The following was originally posted by NoCents
Care of our good friend Counrty, may I present.......
"Country Style" DUTCH AUCTIONS
A Dutch auction is held when a seller has multiples of the same product and wants to sell them to the highest bidders, but doesn't want to use the Fixed Price format.
Dutch Auction: The seller has, for example, 125 Dopey/Grumpy Cookie jars up for auction. All winning bidders will pay the exact same price, no matter what their bid was. The price of the jar will be the lowest bid that is successful or a winning bid. The top 125 bids would be considered successful bids.
Each jar is considered a separate bid. One bidder bids on five jars = five bids.
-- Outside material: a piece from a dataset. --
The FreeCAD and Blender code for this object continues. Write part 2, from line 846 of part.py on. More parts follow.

Two different things can happen:
•125 cookie jar available, starting price is $40. A total of 110 jars have been bid on, with bids ranging from $100. to $40. All bidders will get the jars for $40. each and all bids were successful and winning bids.
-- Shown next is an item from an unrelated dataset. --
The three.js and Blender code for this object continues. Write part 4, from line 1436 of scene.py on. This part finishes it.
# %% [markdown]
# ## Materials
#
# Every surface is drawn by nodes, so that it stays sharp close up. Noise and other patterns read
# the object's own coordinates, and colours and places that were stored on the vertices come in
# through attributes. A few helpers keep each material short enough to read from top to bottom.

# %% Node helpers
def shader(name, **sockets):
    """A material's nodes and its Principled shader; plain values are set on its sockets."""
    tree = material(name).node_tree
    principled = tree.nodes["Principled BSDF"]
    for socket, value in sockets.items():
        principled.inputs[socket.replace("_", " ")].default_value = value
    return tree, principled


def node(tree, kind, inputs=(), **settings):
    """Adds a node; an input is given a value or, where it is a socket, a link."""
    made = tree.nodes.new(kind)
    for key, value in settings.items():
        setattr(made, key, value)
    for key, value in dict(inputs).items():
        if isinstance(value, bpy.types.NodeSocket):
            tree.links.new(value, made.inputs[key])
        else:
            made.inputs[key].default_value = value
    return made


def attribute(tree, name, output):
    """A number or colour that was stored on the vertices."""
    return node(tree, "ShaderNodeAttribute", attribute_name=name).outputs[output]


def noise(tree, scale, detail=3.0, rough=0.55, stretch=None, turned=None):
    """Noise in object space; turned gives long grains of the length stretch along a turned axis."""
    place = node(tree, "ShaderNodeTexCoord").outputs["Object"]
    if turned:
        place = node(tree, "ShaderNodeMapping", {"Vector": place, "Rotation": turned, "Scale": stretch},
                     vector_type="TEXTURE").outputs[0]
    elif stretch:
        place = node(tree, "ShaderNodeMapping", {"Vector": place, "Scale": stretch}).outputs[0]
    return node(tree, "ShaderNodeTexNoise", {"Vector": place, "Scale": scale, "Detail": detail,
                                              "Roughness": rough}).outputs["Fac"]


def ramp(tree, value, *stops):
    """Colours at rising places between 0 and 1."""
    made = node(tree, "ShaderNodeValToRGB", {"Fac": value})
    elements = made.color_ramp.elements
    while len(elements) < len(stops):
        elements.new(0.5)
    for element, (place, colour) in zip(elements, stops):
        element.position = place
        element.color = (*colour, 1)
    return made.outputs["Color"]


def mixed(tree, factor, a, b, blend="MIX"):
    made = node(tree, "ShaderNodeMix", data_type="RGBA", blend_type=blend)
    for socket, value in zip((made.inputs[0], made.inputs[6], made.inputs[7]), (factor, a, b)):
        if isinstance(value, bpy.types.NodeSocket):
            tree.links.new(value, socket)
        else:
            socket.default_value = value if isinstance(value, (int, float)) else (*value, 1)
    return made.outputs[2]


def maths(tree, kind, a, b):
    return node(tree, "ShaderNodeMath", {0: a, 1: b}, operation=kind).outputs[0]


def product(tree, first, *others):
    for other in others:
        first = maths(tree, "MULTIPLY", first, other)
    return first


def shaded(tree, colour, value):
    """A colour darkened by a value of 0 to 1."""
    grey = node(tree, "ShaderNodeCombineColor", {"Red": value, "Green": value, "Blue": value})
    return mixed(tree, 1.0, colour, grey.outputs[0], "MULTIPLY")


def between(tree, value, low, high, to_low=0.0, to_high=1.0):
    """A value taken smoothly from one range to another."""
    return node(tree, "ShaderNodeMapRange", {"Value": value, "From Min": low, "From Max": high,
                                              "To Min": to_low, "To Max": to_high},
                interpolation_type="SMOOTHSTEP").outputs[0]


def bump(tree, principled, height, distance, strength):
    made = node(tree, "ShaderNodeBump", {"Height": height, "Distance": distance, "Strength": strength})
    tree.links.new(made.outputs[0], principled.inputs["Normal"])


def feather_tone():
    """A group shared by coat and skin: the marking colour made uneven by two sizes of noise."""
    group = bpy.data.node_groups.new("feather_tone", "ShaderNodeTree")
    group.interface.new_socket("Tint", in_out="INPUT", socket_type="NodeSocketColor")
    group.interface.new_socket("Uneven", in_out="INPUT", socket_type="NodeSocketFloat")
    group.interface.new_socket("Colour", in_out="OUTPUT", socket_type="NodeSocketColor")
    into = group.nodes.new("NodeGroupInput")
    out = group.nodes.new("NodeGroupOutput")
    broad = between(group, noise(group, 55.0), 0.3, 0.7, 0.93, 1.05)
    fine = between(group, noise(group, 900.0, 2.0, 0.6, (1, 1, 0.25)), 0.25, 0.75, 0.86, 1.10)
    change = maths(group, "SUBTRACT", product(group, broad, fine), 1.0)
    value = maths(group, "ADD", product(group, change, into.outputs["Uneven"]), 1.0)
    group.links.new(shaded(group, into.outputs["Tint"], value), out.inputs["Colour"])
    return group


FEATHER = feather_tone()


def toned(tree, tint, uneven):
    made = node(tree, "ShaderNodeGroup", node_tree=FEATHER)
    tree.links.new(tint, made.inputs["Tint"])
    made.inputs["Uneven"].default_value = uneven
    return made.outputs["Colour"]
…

•125 cookie jars are available, but there have been 150 bids, ranging from $100. to $40. The top 125 bids are the only ones considered and the lowest of THOSE 125 bids will be the successful bid price.
The easiest way to keep an eye is watch the auction current price, that's the bid for the 125th jar and the price all will pay if the auction ends right then. No one pays more than anyone else, no matter what they bid.
http://collectibles.about.com/library/a ... ydutch.htm
When there are 130 bids on 125 jars, and all the bids are the same, the earliest bids win. The earliest bids win any ties.
The lowest bid on the 125th jar determines the price everyone pays.
With the way most auctions run, I doubt we'll need to sticky this.